Alliierte Zensur im Nachkriegsdeutschland
Vorbemerkungen des Zensors
Band 1:
Vorbemerkung
Die "Liste der auszusondernden Literatur" soll den mit der Betreuung des Buches befaßten Stellen und Personen ein Hilfsmittel für die Durchführung der Anordnungen der Militärregierung sein, nach denen alle Schriften der Benutzung zu entziehen sind, die f a s c h i s t i s c h e n oder m i l i t a r i s t i s c h e n Inhalt haben, politische E x p a n s i o n s g e d a n k e n enthalten, die nationalsozialistische R a s s e n l e h r e vertreten oder sich gegen die A l l i i e r t e n wenden. Für eine Prüfung nach diesen Gesichtspunkten kam in erster Linie die in der Zeit des Hitler-Regimes, also in den Jahren 1933 bis 1945, erschienene deutsche Literatur in Betracht. Für gewisse Zusammenhänge waren auch die Schriften früherer Jahre zu berücksichtigen.
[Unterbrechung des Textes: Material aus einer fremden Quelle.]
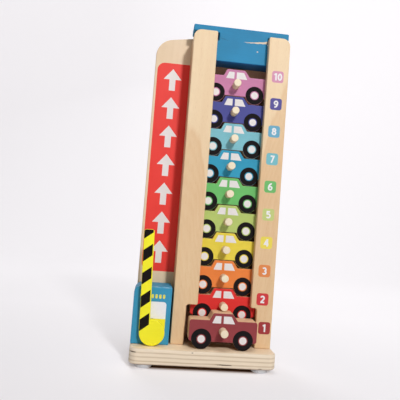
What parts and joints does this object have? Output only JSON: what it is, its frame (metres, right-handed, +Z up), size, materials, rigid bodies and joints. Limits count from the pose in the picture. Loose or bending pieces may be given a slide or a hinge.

Die Aufstellung der Liste erfolgte auf Anweisung der Abteilung Volksbildung der Sowjetischen Militär-Administration in Deutschland durch die Deutsche Bücherei unter Mitwirkung der Abteilung Buch- und Bibliothekswesen im Volksbildungsamt der Stadt Leipzig und unter Berücksichtigung der von einzelnen lokalen Stellen bereits veröffentlichten Verzeichnisse ähnlichen Charakters.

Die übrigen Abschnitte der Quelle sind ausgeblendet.